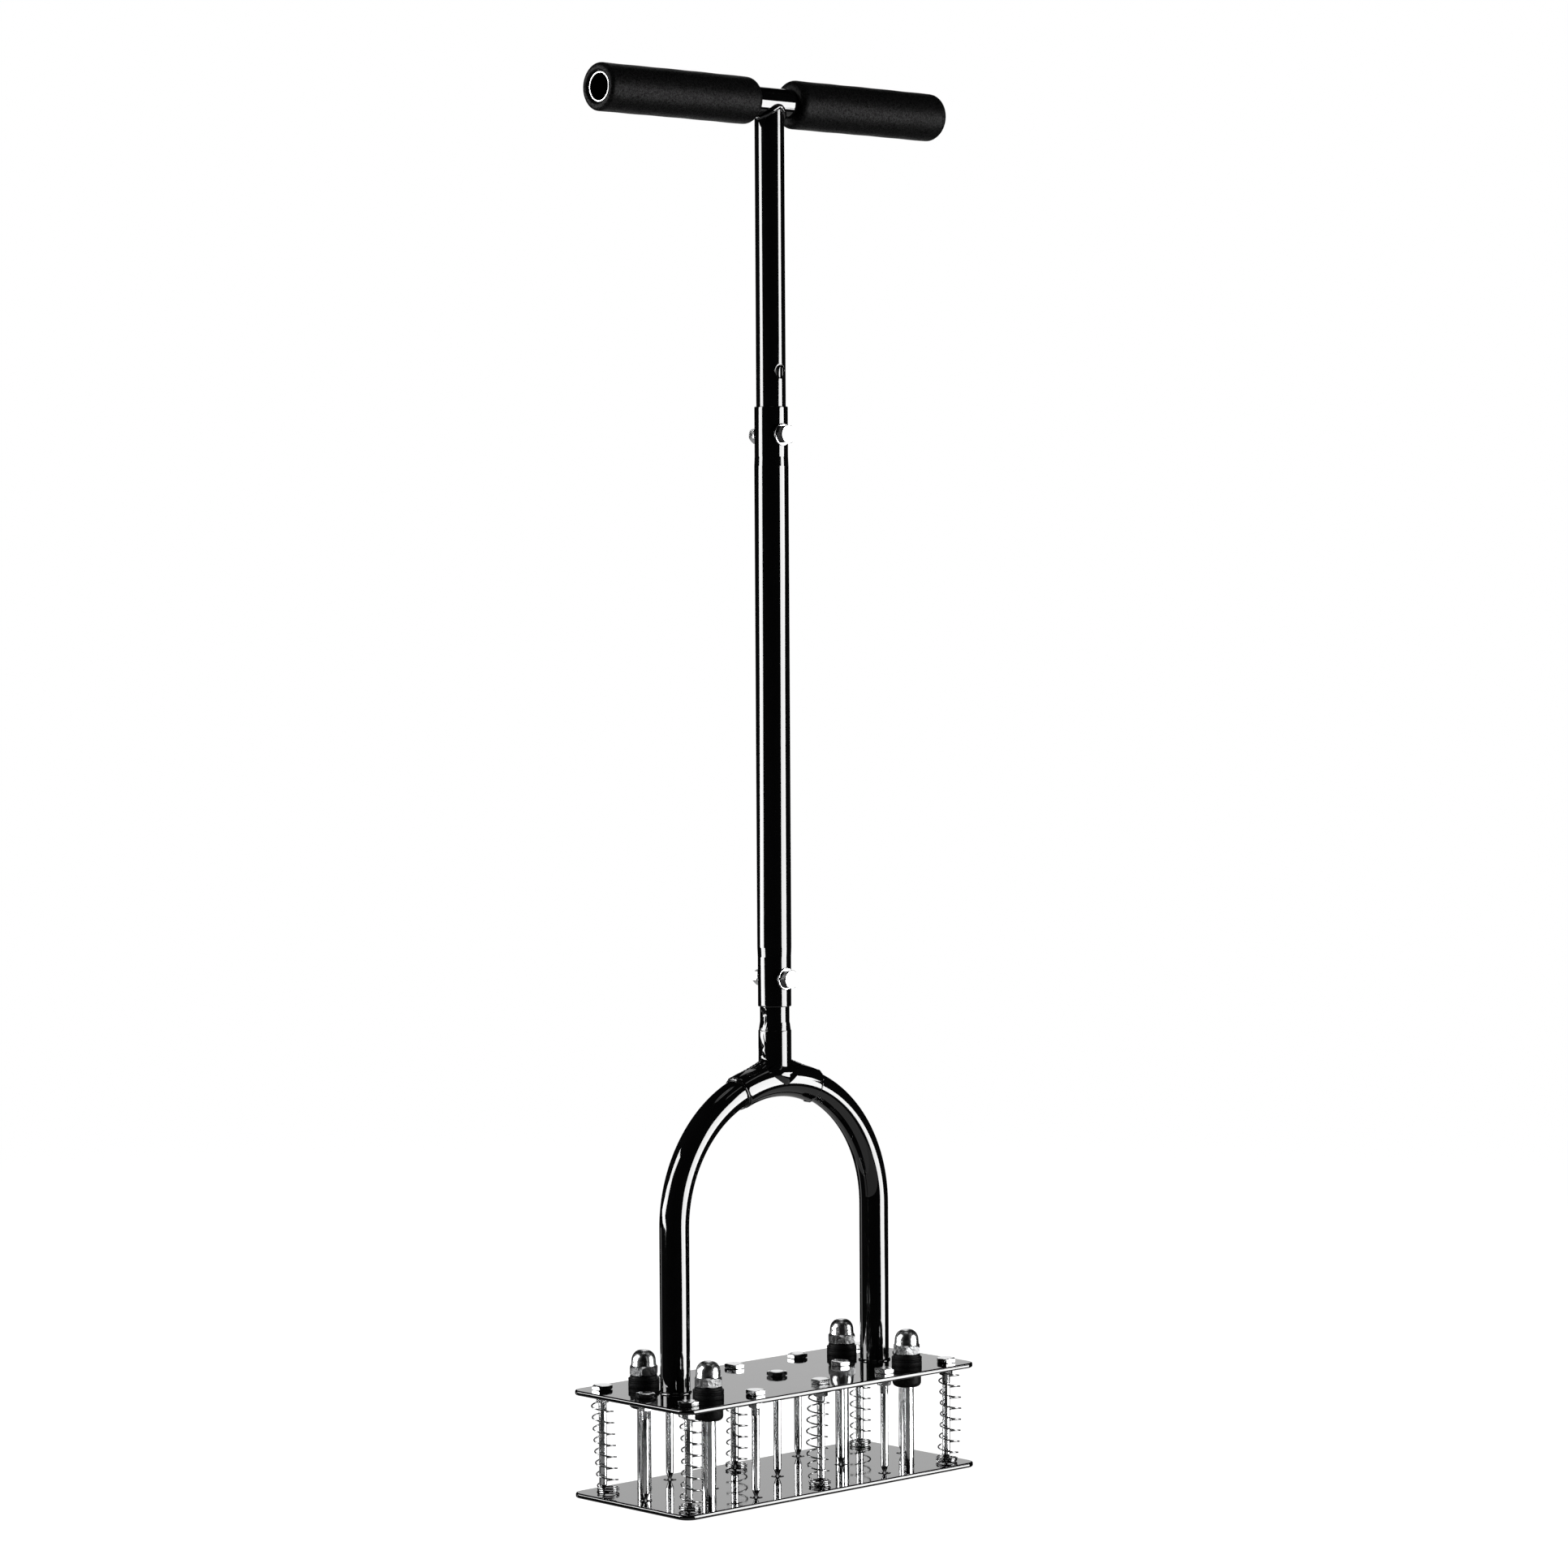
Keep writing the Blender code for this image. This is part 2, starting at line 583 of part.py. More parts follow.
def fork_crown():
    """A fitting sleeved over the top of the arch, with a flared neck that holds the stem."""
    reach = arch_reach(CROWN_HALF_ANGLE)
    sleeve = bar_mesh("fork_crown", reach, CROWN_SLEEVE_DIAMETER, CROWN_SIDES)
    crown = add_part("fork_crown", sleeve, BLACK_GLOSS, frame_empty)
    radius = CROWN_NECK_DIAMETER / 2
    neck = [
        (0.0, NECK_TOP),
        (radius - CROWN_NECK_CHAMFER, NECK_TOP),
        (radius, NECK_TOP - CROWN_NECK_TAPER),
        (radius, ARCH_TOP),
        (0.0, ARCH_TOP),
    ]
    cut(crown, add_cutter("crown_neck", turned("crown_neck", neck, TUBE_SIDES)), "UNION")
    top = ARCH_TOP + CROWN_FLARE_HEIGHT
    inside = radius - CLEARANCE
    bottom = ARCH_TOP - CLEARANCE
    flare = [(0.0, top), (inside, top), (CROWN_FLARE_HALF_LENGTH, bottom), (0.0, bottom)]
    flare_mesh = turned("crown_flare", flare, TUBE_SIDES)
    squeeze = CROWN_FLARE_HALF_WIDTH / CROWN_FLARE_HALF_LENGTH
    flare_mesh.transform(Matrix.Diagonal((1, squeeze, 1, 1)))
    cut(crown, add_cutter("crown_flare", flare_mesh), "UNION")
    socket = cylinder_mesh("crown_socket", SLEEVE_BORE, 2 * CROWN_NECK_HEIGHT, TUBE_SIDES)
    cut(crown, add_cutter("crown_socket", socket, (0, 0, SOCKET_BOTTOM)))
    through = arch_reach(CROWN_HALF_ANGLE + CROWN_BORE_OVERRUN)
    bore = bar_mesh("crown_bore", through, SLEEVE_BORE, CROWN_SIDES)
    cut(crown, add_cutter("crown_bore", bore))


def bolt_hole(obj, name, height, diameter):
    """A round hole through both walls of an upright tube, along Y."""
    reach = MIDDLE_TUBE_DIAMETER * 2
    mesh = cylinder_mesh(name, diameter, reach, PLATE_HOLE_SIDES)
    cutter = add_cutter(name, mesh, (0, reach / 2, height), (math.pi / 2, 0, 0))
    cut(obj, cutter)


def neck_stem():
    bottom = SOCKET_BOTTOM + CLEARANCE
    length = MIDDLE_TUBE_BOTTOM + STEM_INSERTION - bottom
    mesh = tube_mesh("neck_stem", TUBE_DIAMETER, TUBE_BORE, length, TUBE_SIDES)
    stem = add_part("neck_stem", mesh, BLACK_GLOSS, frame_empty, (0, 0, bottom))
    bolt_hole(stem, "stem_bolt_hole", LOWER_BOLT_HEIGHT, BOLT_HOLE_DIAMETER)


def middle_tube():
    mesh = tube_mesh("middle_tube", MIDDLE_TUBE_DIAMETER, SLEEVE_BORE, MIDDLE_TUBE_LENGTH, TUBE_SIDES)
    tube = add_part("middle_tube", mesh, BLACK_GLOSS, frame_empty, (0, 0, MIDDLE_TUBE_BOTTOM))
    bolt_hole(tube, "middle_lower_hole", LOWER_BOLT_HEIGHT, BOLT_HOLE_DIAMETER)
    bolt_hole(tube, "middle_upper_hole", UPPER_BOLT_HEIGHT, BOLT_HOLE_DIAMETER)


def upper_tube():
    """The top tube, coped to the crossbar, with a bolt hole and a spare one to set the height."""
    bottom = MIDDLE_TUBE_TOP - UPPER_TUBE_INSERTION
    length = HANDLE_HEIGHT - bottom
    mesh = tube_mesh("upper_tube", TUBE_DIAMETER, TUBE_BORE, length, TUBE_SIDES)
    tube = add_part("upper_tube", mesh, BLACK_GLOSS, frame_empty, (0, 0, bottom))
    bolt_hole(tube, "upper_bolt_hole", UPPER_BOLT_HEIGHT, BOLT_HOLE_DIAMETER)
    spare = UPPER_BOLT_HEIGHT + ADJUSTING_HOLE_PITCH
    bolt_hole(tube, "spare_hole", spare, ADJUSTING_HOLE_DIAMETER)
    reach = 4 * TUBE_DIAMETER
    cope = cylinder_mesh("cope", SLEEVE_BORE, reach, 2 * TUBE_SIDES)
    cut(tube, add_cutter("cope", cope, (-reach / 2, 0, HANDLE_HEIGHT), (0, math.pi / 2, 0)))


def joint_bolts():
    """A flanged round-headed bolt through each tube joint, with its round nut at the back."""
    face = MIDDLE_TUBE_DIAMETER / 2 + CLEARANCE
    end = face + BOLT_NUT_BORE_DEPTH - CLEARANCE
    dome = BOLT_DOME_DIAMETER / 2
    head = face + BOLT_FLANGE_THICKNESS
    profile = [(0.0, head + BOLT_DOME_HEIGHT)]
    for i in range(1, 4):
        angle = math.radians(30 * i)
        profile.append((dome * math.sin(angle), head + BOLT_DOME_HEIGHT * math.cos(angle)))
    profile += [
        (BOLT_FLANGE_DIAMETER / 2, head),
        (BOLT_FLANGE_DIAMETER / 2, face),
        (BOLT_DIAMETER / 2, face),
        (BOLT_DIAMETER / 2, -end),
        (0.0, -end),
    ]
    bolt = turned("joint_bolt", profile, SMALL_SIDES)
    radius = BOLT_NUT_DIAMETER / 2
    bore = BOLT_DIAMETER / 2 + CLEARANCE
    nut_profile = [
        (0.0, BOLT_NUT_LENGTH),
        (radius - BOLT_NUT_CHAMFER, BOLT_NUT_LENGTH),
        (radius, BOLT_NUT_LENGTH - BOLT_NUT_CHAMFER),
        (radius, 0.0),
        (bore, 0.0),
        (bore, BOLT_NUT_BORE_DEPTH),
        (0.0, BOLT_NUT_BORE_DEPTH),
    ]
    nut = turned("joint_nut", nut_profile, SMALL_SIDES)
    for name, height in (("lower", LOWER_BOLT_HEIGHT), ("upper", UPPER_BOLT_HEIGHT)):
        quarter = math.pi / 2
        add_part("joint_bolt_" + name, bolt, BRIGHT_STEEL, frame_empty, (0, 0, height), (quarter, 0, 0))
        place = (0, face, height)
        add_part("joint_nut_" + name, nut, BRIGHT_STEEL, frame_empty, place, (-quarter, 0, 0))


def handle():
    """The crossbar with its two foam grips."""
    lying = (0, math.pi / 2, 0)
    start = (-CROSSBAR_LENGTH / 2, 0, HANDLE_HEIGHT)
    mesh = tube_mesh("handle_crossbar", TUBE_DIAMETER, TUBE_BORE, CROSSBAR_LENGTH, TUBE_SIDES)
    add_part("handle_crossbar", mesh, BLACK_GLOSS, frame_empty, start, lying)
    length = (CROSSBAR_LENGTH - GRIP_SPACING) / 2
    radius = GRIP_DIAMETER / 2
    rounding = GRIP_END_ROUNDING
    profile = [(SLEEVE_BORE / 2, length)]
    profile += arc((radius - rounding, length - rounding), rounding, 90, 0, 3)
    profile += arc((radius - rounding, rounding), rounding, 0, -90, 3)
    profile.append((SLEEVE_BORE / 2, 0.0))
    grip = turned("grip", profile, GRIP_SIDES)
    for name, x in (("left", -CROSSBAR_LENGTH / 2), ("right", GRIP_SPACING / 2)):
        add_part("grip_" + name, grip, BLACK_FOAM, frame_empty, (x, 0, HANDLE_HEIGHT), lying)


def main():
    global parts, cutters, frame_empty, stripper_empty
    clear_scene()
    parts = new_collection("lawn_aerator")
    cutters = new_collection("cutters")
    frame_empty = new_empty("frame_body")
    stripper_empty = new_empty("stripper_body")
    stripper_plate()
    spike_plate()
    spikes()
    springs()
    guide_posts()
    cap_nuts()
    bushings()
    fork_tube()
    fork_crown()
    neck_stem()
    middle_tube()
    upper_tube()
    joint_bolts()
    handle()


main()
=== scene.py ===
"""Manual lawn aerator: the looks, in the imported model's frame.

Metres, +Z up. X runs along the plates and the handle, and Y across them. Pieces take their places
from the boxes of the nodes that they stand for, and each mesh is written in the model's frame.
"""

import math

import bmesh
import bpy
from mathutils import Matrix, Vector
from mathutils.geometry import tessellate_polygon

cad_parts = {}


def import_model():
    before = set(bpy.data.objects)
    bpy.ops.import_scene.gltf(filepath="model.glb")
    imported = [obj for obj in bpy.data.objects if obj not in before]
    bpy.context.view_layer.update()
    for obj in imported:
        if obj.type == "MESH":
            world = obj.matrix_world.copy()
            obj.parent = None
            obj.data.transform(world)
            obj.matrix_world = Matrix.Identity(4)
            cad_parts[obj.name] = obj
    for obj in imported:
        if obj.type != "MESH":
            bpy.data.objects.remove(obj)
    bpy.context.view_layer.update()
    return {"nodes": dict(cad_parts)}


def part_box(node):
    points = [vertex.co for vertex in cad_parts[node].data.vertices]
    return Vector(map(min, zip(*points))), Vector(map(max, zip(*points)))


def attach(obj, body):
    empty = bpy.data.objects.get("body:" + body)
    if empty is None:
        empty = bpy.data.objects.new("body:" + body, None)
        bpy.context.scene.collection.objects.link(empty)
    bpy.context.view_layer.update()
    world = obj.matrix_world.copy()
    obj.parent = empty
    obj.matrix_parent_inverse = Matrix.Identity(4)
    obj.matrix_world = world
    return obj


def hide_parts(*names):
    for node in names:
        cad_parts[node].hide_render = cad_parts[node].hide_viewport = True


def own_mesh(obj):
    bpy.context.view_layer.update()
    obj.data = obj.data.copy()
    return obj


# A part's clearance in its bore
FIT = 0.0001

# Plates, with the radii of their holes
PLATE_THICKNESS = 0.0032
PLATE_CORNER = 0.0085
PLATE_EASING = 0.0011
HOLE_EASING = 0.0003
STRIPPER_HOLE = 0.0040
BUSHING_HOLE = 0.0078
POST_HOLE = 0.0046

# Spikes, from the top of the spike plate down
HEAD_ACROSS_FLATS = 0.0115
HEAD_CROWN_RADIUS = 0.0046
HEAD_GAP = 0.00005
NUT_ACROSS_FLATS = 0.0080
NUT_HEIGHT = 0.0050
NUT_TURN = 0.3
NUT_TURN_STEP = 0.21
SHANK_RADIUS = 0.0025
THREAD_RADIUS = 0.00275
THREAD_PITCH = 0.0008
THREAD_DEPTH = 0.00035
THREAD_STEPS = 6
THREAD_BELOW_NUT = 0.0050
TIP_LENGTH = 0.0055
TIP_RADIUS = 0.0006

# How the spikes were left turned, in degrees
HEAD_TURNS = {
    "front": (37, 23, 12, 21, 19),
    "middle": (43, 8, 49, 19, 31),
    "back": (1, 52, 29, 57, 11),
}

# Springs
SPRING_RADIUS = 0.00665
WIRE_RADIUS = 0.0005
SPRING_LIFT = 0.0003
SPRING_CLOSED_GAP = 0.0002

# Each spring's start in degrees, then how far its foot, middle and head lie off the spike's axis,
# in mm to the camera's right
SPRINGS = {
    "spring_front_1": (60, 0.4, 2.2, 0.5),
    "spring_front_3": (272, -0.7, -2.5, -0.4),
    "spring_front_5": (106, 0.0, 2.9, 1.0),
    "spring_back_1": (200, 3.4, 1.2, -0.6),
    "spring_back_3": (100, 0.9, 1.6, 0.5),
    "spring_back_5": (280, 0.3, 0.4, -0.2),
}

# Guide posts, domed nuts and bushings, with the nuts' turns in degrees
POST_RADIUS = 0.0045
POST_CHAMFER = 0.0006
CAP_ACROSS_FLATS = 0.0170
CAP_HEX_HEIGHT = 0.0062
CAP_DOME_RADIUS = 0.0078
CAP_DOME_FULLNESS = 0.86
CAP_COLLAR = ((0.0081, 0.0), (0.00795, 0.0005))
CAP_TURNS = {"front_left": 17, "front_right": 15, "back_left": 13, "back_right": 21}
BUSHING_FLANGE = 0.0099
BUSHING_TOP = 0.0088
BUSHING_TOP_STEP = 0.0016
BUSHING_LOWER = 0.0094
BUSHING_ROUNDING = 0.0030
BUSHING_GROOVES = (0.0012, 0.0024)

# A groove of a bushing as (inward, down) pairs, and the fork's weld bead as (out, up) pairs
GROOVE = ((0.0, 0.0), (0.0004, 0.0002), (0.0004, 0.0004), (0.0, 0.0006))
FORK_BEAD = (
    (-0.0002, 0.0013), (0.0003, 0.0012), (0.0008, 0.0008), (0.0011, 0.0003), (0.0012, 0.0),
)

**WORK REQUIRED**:
Begin with the line containing "TUBE_BORE, CROSSBAR_LENGTH, TUBE_SIDES)" and end with the line containing "obj.parent = None"; repeat every line from start to finish exactly, and nothing outside them.

**RESPONSE**:
    mesh = tube_mesh("handle_crossbar", TUBE_DIAMETER, TUBE_BORE, CROSSBAR_LENGTH, TUBE_SIDES)
    add_part("handle_crossbar", mesh, BLACK_GLOSS, frame_empty, start, lying)
    length = (CROSSBAR_LENGTH - GRIP_SPACING) / 2
    radius = GRIP_DIAMETER / 2
    rounding = GRIP_END_ROUNDING
    profile = [(SLEEVE_BORE / 2, length)]
    profile += arc((radius - rounding, length - rounding), rounding, 90, 0, 3)
    profile += arc((radius - rounding, rounding), rounding, 0, -90, 3)
    profile.append((SLEEVE_BORE / 2, 0.0))
    grip = turned("grip", profile, GRIP_SIDES)
    for name, x in (("left", -CROSSBAR_LENGTH / 2), ("right", GRIP_SPACING / 2)):
        add_part("grip_" + name, grip, BLACK_FOAM, frame_empty, (x, 0, HANDLE_HEIGHT), lying)


def main():
    global parts, cutters, frame_empty, stripper_empty
    clear_scene()
    parts = new_collection("lawn_aerator")
    cutters = new_collection("cutters")
    frame_empty = new_empty("frame_body")
    stripper_empty = new_empty("stripper_body")
    stripper_plate()
    spike_plate()
    spikes()
    springs()
    guide_posts()
    cap_nuts()
    bushings()
    fork_tube()
    fork_crown()
    neck_stem()
    middle_tube()
    upper_tube()
    joint_bolts()
    handle()


main()
=== scene.py ===
"""Manual lawn aerator: the looks, in the imported model's frame.

Metres, +Z up. X runs along the plates and the handle, and Y across them. Pieces take their places
from the boxes of the nodes that they stand for, and each mesh is written in the model's frame.
"""

import math

import bmesh
import bpy
from mathutils import Matrix, Vector
from mathutils.geometry import tessellate_polygon

cad_parts = {}


def import_model():
    before = set(bpy.data.objects)
    bpy.ops.import_scene.gltf(filepath="model.glb")
    imported = [obj for obj in bpy.data.objects if obj not in before]
    bpy.context.view_layer.update()
    for obj in imported:
        if obj.type == "MESH":
            world = obj.matrix_world.copy()
            obj.parent = None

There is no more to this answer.